Tanner Richard winning an offensive zone draw, Blunden sweeping the puck to Gourde, who returned it to Richard to fire a one-timer up high.
Only another 40 seconds had passed before Syracuse doubled their advantage. A pass from Frattin was picked off and Richard took three Marlies out of the play with a pass to Gourde. Without hesitation, Gourde one-timed a pass to DeAngelo on his right who made no mistake in giving his team a 4-2 lead.
Cue another Toronto Marlies comeback victory.
Post Game Notes:
Two game pointless streak? Mark Arcobello has responded with five points in two games, this being his second three point game of the season.
Viktor Loov looked dynamite offensively paired with T.J Brennan. Less exuberant with the puck than his new partner but no less effective, Loov fired a team high six shots in this game.
Brendan Leispic was largely ineffective in the team’s last outing but he responded in this game by getting back to his previous level of play. A goal and an assist takes him to thirty points on the season.

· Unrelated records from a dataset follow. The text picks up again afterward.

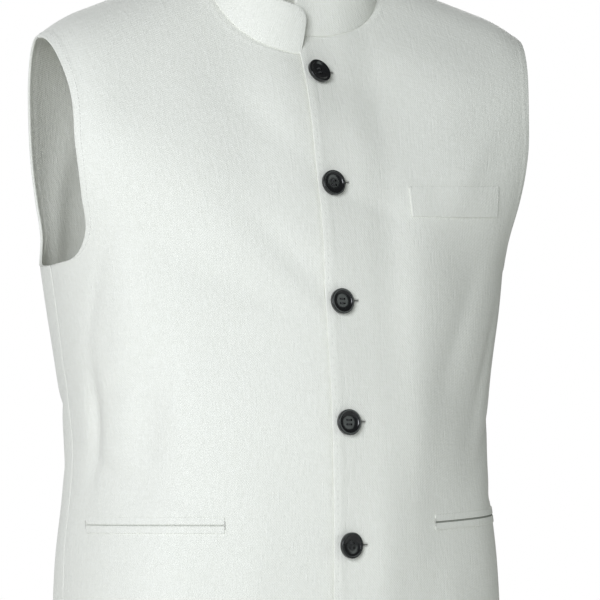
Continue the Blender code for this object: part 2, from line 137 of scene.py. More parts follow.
# Creases on top of the folds. The broad ones fill or hollow the chest and fronts. The finer ones are where
# the cloth breaks at the waist, drags from an armhole, pulls at a button or bags at a pocket.
CREASES = (
    # around  z      length  slant  width   depth
    (21.5, -0.370, 0.420, 81.0, 0.031, 0.0070),
    (13.0, -0.178, 0.150, -58.0, 0.024, 0.0030),
    (-2.0, -0.380, 0.420, 90.0, 0.044, 0.0040),
    (-7.0, -0.110, 0.170, 90.0, 0.026, 0.0080),
    (20.0, -0.262, 0.160, 86.0, 0.020, 0.0034),
    (32.0, -0.046, 0.120, -4.0, 0.040, -0.0060),
    (10.0, -0.060, 0.070, -4.0, 0.036, 0.0050),
    (21.0, -0.130, 0.150, -42.0, 0.035, 0.0020),
    (-57.0, -0.305, 0.130, 82.0, 0.026, 0.0036),
    (-78.0, -0.386, 0.085, 82.0, 0.010, -0.0056),
    (-10.0, -0.255, 0.100, -50.0, 0.012, -0.0022),
    (-70.0, -0.288, 0.090, 62.0, 0.008, -0.0014),
    (-63.0, -0.352, 0.075, 30.0, 0.008, -0.0015),
    (-72.0, -0.425, 0.080, -22.0, 0.008, -0.0016),
    (-48.0, -0.445, 0.110, -12.0, 0.012, -0.0013),
    (-30.0, -0.268, 0.120, -28.0, 0.014, -0.0013),
    (-12.0, -0.150, 0.090, -52.0, 0.012, -0.0011),
    (-40.0, -0.110, 0.100, 48.0, 0.014, -0.0013),
    (-26.0, -0.560, 0.150, 84.0, 0.016, 0.0014),
    (-55.0, -0.590, 0.120, 96.0, 0.018, 0.0015),
    (10.0, -0.106, 0.060, 38.0, 0.007, -0.0010),
    (9.0, -0.208, 0.070, -20.0, 0.008, -0.0009),
    (40.0, -0.300, 0.110, 66.0, 0.013, -0.0013),
    (40.0, -0.168, 0.100, 58.0, 0.012, 0.0011),
    (58.0, -0.330, 0.100, 70.0, 0.010, -0.0016),
    (66.0, -0.390, 0.090, 40.0, 0.009, -0.0016),
    (74.0, -0.440, 0.080, 18.0, 0.008, -0.0015),
    (33.0, -0.580, 0.140, 88.0, 0.018, 0.0014),
    (62.0, -0.600, 0.130, 82.0, 0.018, 0.0014),
    (84.0, -0.372, 0.090, 74.0, 0.011, -0.0034),
    (108.0, -0.372, 0.100, -28.0, 0.009, -0.0024),
    (120.0, -0.422, 0.110, -10.0, 0.010, -0.0026),
    (-108.0, -0.378, 0.110, 24.0, 0.009, -0.0024),
    (-121.0, -0.432, 0.100, 12.0, 0.010, -0.0026),
    (171.0, -0.384, 0.170, 5.0, 0.012, -0.0030),
    (-165.0, -0.430, 0.170, -9.0, 0.013, -0.0028),
    (156.0, -0.350, 0.120, 21.0, 0.011, -0.0022),
    (160.0, -0.290, 0.190, 78.0, 0.020, 0.0028),
    (-157.0, -0.280, 0.180, 104.0, 0.020, 0.0026),
    (128.0, -0.215, 0.130, 66.0, 0.013, -0.0026),
    (-127.0, -0.205, 0.140, 112.0, 0.013, -0.0025),
    (177.0, -0.070, 0.140, 4.0, 0.012, -0.0024),
    (-150.0, -0.575, 0.170, 92.0, 0.022, 0.0024),
    (143.0, -0.580, 0.160, 87.0, 0.020, 0.0022),
)
DEGREE_WIDTH = 0.0030       # how far round the body a degree reaches
FOLD_FADE = 8               # how late the folds fade out, on the way up to the shoulder seam

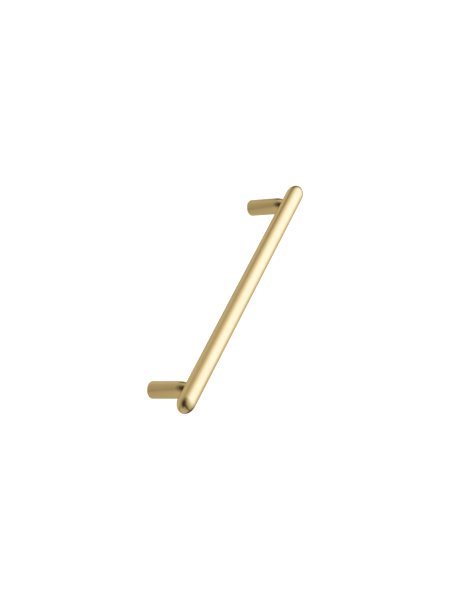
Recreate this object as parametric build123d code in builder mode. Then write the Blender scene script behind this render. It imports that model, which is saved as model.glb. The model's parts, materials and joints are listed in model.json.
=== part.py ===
from build123d import *
import math
import os

# Cabinet pull: a round brass grip bar on two turned posts, for a drawer front.
# Millimetres. X runs along the bar, the mounting face is the plane Y = 0 and the pull stands out towards -Y.
# Z is up. The origin is on the mounting face, halfway between the two fixing screws.

# Layout
hole_spacing = 160.0
axis_standoff = 27.75

# Grip bar: a solid round bar that runs on past the axis of each post by this overhang. Its ends are half
# ellipsoids, longer than a half ball.
bar_diameter = 10.5
bar_overhang = 17.0
bar_dome_depth = 7.5

# Posts: round, with an eased edge at the mounting face. Towards the bar each post narrows in a shoulder, an arc
# that starts this far from the bar's axis, and its end is a saddle cut to the bar's curve.
post_diameter = 10.0
post_edge_radius = 1.75
shoulder_start = 9.0
shoulder_radius = 13.0
saddle_gap = 0.02

# Tapped hole for an M4 fixing screw, drawn at its tapping drill size
fixing_drill_diameter = 3.3
fixing_hole_depth = 11.0
countersink_diameter = 4.1

# Threaded stud in each joint, M4 without a head, drawn at the outside of its thread
stud_diameter = 4.0
stud_length = 12.0
stud_in_bar = 5.5
stud_chamfer = 0.5
stud_thread_clearance = 0.05
stud_end_clearance = 0.5
socket_across_flats = 2.0
socket_depth = 2.2

# The point that a twist drill leaves at the bottom of a blind hole
drill_point_angle = 118.0

bar_radius = bar_diameter / 2
bar_length = hole_spacing + 2 * bar_overhang
post_radius = post_diameter / 2
fixing_drill_radius = fixing_drill_diameter / 2
countersink_radius = countersink_diameter / 2
countersink_depth = countersink_radius - fixing_drill_radius
stud_hole_radius = stud_diameter / 2 + stud_thread_clearance
stud_in_post = stud_length - stud_in_bar
point_slope = 1 / math.tan(math.radians(drill_point_angle / 2))

# Places along Y, from the mounting face outwards
bar_back = -(axis_standoff - bar_radius)
shoulder_place = -(axis_standoff - shoulder_start)
blank_end = -(axis_standoff - bar_radius / 2)
fixing_hole_bottom = -fixing_hole_depth
bar_hole_bottom = bar_back - stud_in_bar - stud_end_clearance
post_hole_bottom = bar_back + stud_in_post + stud_end_clearance

post_places = {"left_post": -hole_spacing / 2, "right_post": hole_spacing / 2}

os.makedirs("parts", exist_ok=True)

# Grip bar: half of its outline is turned about the bar's axis
bar_plane = Plane((0, -axis_standoff, 0), x_dir=(1, 0, 0), z_dir=(0, 0, 1))
straight_end = bar_length / 2 - bar_dome_depth

with BuildPart() as grip_bar:
    with BuildSketch(bar_plane):
        with BuildLine():
            Line((-straight_end, bar_radius), (straight_end, bar_radius))
            EllipticalCenterArc((straight_end, 0), bar_dome_depth, bar_radius, start_angle=0, arc_size=90)
            Line((bar_length / 2, 0), (-bar_length / 2, 0))
            EllipticalCenterArc((-straight_end, 0), bar_dome_depth, bar_radius, start_angle=90, arc_size=90)
        make_face()
    revolve(axis=Axis(bar_plane.origin, (1, 0, 0)))

    # A blind hole for each stud, drilled into the back of the bar on the post's axis
    for place in post_places.values():
        with BuildSketch(Plane.XY):
            with BuildLine():
                Polyline(
                    (place, 0),
                    (place + stud_hole_radius, 0),
                    (place + stud_hole_radius, bar_hole_bottom),
                    (place, bar_hole_bottom - stud_hole_radius * point_slope),
                    close=True,
                )
            make_face()
        revolve(axis=Axis((place, 0, 0), (0, 1, 0)), mode=Mode.SUBTRACT)

grip_bar.part.label = "grip_bar"
export_step(grip_bar.part, "parts/grip_bar.step")

# Posts: turned with both of their holes, then cut to the bar's radius
shoulder_turn = math.degrees(math.asin((shoulder_place - blank_end) / shoulder_radius))

for name, place in post_places.items():
    with BuildPart() as post:
        with BuildSketch(Plane((place, 0, 0))):
            with BuildLine():
                Line((0, 0), (post_radius - post_edge_radius, 0))
                CenterArc(
                    (post_radius - post_edge_radius, -post_edge_radius),
                    post_edge_radius,
                    start_angle=0,
                    arc_size=90,
                )
                Line((post_radius, -post_edge_radius), (post_radius, shoulder_place))
                shoulder = CenterArc(
                    (post_radius - shoulder_radius, shoulder_place),
                    shoulder_radius,
                    start_angle=0,
                    arc_size=-shoulder_turn,
                )
                Polyline(shoulder @ 1, (0, blank_end), (0, 0))
            make_face()
            with BuildLine():
                Polyline(
                    (0, 0),
                    (countersink_radius, 0),
                    (fixing_drill_radius, -countersink_depth),
                    (fixing_drill_radius, fixing_hole_bottom),
                    (0, fixing_hole_bottom - fixing_drill_radius * point_slope),
                    close=True,
                )
            make_face(mode=Mode.SUBTRACT)
            with BuildLine():
                Polyline(
                    (0, blank_end),
                    (stud_hole_radius, blank_end),
                    (stud_hole_radius, post_hole_bottom),
                    (0, post_hole_bottom + stud_hole_radius * point_slope),
                    close=True,
                )
            make_face(mode=Mode.SUBTRACT)
        revolve(axis=Axis((place, 0, 0), (0, 1, 0)))

        # The saddle: a trough along X in which the bar lies
        with BuildSketch(Plane.YZ.offset(place)):
            with Locations((-axis_standoff, 0)):
                Circle(bar_radius + saddle_gap)
        extrude(amount=post_diameter, both=True, mode=Mode.SUBTRACT)

    post.part.label = name
    export_step(post.part, f"parts/{name}.step")

# Joining studs: one on each post's axis, with a hexagon socket in the end that goes into the post
stud_inner_end = bar_back - stud_in_bar
stud_plane = Plane((0, stud_inner_end, 0), x_dir=(1, 0, 0), z_dir=(0, 1, 0))

with BuildPart() as joining_studs:
    with BuildSketch(stud_plane):
        with Locations([(place, 0) for place in post_places.values()]):
            Circle(stud_diameter / 2)
    extrude(amount=stud_length)
    chamfer(joining_studs.edges().filter_by(GeomType.CIRCLE), length=stud_chamfer)
    with BuildSketch(stud_plane.offset(stud_length)):
        with Locations([(place, 0) for place in post_places.values()]):
            RegularPolygon(socket_across_flats / 2, side_count=6, major_radius=False)
    extrude(amount=-socket_depth, mode=Mode.SUBTRACT)

joining_studs.part.label = "joining_studs"
export_step(joining_studs.part, "parts/joining_studs.step")
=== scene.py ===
# %% [markdown]
# # A satin brass cabinet pull
#
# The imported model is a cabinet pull: a round grip bar with long domed ends, on two turned posts, with a
# threaded stud hidden in each joint. Its solids are exact in place and size, but their surfaces are made of
# flat triangles. Here every piece is modelled again with an even, fine mesh. The screw holes and the studs
# get their threads, and then each piece gets its satin brass or its steel. All lengths are in metres, and
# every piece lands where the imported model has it.

# %% Load the frame
import json
import math

import bpy
from mathutils import Matrix, Vector


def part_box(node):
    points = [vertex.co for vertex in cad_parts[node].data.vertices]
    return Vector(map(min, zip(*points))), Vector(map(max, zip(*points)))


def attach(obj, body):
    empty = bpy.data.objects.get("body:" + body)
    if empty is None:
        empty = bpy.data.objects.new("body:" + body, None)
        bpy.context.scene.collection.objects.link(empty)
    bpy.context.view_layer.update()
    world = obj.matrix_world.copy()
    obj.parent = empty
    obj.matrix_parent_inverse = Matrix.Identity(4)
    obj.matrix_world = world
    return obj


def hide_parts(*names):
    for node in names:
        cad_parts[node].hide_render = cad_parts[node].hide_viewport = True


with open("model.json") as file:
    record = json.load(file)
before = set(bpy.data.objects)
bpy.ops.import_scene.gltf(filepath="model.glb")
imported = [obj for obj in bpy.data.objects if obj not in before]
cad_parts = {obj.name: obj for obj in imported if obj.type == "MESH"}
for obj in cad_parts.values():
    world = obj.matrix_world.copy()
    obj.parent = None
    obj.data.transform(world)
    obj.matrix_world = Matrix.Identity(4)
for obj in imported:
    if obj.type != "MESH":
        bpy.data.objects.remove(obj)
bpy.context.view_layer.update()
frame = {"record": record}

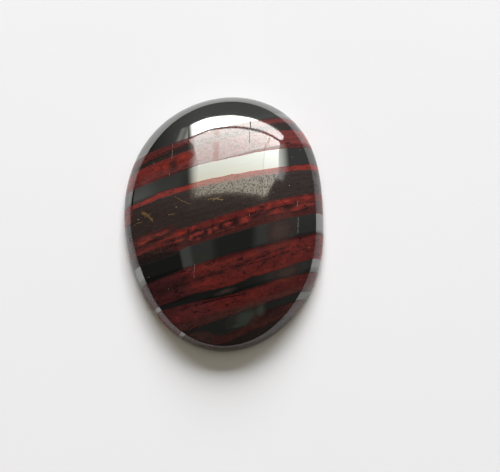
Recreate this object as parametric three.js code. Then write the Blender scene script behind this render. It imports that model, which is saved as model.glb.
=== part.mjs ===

It’s no secret that I’m a fan of Ryan Rupert’s game. He’s a real pest, happy to lay his body on the line for his team, a grafter but also not short of offensive talent as we witnessed last season.
Four points in as many games for Rupert and he’s struck up a nice partnership with Leipsic.
Casey Bailey, Brett Findlay and Eric Faille. Toronto’s fourth line had a very noticeable and effective game. They could easily have been responsible for two or three goals with a little more luck.
There were Marlies début’s for Rylan Schwartz and Eric Baier. Both acquitted themselves well, Baier netting himself an assist. This was also Jeremy Morin’s home début, having being traded during the road-trip.
Three of the six games between Syracuse and Toronto this season have ended in overtime with the Marlies victorious on each occasion.